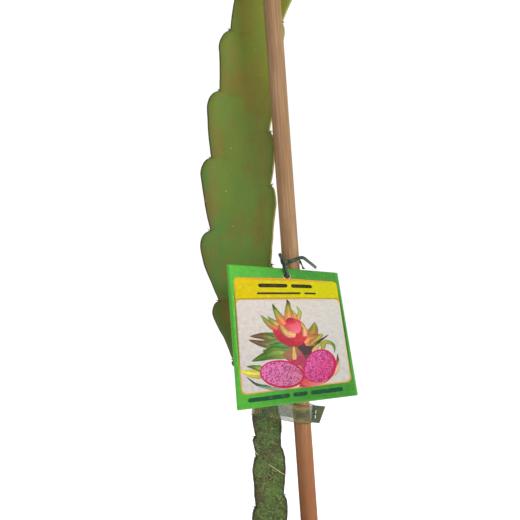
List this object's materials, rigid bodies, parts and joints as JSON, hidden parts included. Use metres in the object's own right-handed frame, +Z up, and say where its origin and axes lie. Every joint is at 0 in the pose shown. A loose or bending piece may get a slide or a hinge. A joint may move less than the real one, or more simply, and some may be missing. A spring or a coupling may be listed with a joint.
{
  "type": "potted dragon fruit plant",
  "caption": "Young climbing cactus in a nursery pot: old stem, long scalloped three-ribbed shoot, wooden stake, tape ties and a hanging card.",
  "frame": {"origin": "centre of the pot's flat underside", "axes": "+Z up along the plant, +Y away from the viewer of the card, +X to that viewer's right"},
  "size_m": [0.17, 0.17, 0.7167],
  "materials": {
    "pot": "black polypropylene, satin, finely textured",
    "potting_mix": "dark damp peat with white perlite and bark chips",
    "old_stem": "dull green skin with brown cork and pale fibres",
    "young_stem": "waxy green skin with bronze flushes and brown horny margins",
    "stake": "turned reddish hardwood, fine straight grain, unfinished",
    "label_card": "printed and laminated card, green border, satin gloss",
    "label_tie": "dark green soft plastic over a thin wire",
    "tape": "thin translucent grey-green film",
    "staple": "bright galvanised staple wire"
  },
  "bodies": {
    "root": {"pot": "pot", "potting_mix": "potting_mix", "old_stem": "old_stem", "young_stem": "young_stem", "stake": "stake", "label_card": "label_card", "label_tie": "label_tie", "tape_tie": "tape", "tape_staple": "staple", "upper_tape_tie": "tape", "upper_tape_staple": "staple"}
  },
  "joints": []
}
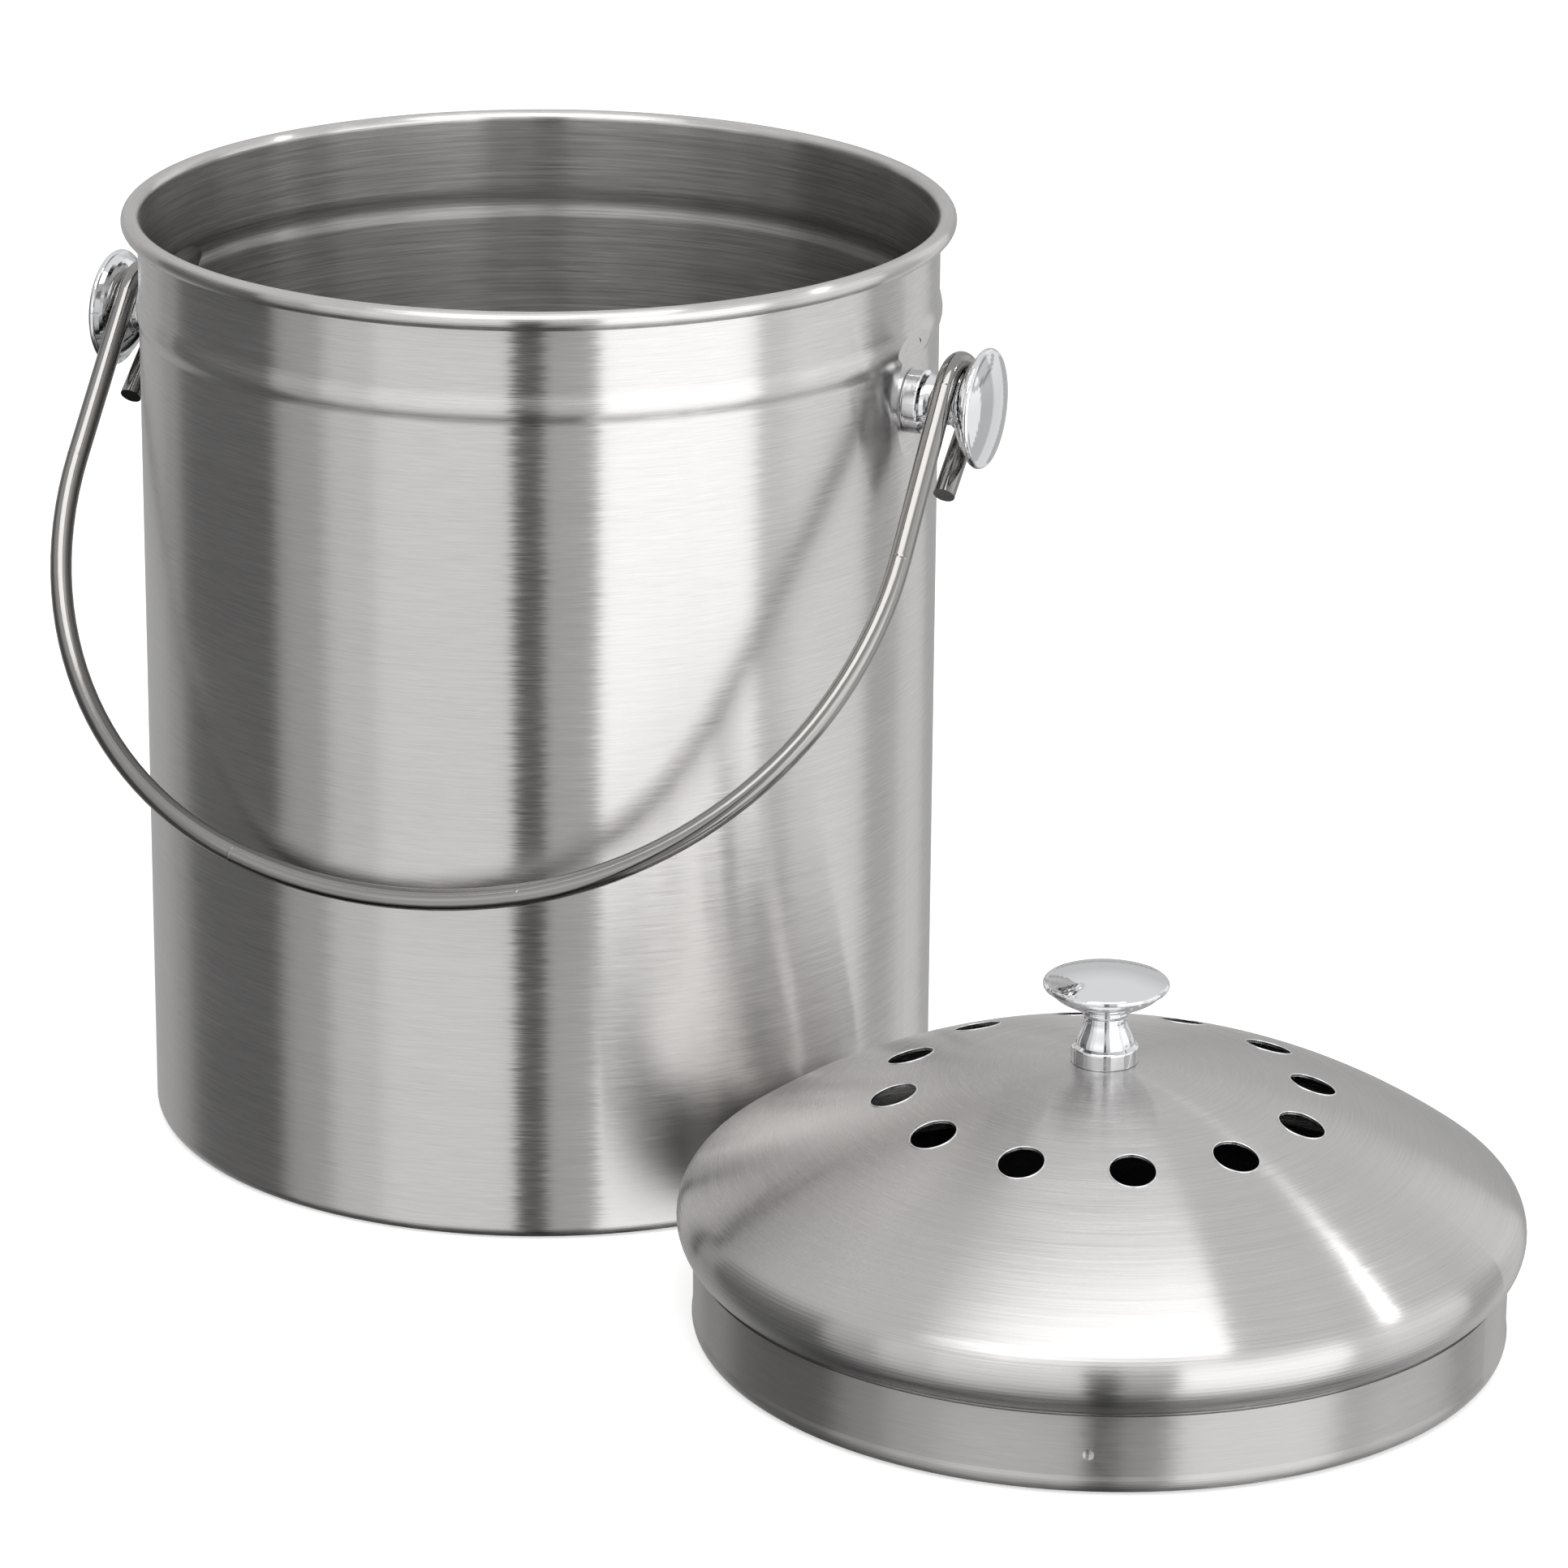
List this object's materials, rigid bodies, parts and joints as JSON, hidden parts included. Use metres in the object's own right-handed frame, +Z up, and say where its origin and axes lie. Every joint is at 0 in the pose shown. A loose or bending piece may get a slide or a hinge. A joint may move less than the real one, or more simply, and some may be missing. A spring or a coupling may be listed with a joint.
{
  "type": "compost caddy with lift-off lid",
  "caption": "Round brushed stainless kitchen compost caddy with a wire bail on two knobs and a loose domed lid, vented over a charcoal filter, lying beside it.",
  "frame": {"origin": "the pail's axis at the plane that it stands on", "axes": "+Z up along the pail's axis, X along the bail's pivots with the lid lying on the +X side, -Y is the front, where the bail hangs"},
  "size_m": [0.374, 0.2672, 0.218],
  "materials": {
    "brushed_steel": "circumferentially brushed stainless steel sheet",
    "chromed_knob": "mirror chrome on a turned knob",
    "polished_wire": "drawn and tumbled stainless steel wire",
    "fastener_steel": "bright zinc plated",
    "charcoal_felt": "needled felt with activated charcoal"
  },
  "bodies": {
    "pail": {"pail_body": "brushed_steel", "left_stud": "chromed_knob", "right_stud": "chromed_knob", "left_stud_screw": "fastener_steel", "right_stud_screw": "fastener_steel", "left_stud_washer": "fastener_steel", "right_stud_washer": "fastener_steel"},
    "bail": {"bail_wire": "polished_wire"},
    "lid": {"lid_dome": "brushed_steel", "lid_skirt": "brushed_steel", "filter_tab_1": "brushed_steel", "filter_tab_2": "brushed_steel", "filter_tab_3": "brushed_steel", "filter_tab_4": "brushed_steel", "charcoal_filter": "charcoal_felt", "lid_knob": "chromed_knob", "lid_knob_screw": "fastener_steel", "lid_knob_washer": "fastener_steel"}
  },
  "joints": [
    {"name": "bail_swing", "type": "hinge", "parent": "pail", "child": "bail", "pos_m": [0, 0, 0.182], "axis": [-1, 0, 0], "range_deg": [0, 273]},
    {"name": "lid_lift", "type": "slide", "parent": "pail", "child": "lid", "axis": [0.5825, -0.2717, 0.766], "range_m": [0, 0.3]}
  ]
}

* * *

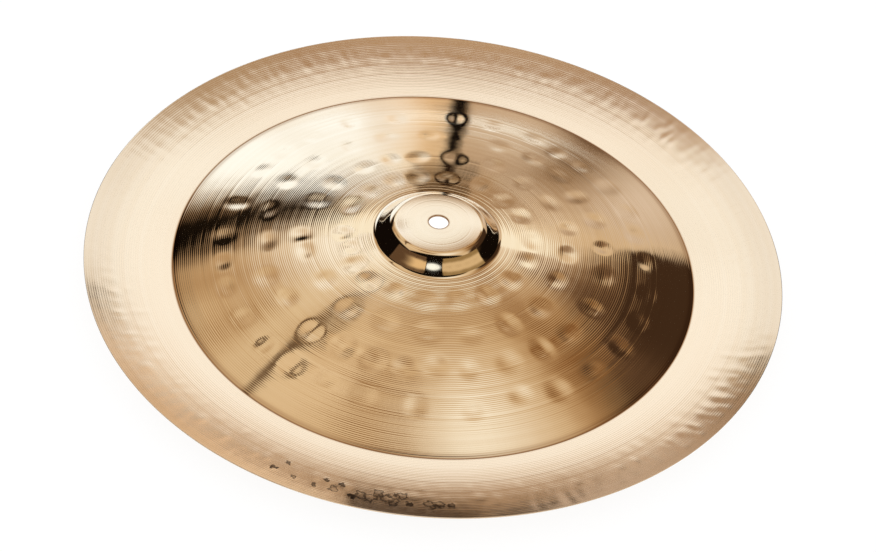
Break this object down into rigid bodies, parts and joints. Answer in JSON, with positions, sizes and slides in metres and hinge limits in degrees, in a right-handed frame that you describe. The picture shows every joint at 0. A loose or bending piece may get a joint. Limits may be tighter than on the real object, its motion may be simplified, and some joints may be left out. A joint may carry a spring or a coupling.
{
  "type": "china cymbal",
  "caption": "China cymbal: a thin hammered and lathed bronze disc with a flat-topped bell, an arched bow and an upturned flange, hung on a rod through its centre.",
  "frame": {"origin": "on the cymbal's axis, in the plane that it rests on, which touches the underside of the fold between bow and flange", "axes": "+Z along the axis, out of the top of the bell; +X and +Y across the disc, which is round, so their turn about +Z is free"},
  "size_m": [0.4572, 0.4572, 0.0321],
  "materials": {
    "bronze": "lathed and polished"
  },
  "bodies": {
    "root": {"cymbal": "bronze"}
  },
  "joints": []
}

* * *

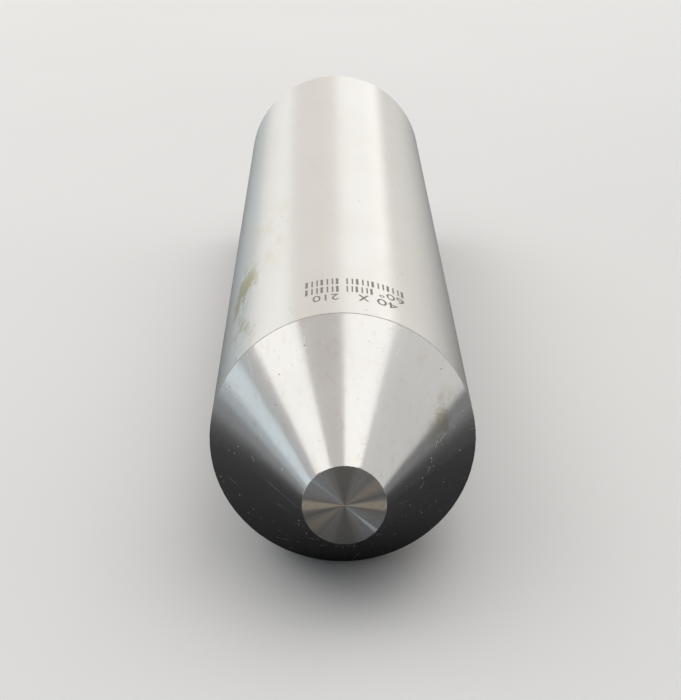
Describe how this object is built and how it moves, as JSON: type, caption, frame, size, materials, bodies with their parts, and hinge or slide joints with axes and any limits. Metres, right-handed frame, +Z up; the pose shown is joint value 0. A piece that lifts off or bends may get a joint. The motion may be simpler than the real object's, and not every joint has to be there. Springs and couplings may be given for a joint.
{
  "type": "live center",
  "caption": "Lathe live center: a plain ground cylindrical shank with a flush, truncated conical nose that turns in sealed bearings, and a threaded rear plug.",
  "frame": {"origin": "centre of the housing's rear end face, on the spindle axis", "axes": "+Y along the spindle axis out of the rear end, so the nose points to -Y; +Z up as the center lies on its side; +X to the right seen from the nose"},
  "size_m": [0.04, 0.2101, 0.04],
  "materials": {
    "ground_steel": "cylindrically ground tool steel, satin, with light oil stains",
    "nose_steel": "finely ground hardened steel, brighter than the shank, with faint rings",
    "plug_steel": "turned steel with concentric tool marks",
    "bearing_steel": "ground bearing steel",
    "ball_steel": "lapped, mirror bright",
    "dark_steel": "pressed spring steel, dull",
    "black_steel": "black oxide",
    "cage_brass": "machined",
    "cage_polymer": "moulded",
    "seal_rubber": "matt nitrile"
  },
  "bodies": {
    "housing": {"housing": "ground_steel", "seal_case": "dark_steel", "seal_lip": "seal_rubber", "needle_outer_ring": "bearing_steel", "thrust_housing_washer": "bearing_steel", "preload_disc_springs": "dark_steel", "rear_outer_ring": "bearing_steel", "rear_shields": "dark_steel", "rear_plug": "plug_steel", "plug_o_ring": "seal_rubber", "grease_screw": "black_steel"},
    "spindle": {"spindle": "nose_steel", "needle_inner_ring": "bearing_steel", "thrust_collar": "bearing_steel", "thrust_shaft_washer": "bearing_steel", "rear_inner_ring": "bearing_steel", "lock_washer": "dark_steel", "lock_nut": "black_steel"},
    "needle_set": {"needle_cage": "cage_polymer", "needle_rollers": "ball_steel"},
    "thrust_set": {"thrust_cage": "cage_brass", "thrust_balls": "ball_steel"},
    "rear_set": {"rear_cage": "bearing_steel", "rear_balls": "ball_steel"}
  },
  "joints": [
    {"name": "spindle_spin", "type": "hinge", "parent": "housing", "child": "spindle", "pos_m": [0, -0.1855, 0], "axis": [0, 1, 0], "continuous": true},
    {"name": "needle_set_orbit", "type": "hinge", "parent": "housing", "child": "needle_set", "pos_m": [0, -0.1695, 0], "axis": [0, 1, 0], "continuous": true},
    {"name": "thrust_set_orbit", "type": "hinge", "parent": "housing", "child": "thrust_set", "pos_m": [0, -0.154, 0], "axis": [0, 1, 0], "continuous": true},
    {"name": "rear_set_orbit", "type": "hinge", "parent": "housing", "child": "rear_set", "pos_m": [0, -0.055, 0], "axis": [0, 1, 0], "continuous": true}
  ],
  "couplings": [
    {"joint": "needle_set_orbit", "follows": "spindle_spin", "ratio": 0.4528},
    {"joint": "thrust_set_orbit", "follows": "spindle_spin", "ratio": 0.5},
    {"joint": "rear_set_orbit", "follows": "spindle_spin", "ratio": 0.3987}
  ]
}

- **GIVEN EXERCISE**: Find the lines of the material that hold the word "limits" and report their count alone.

- **SOLUTION BELOW**: 2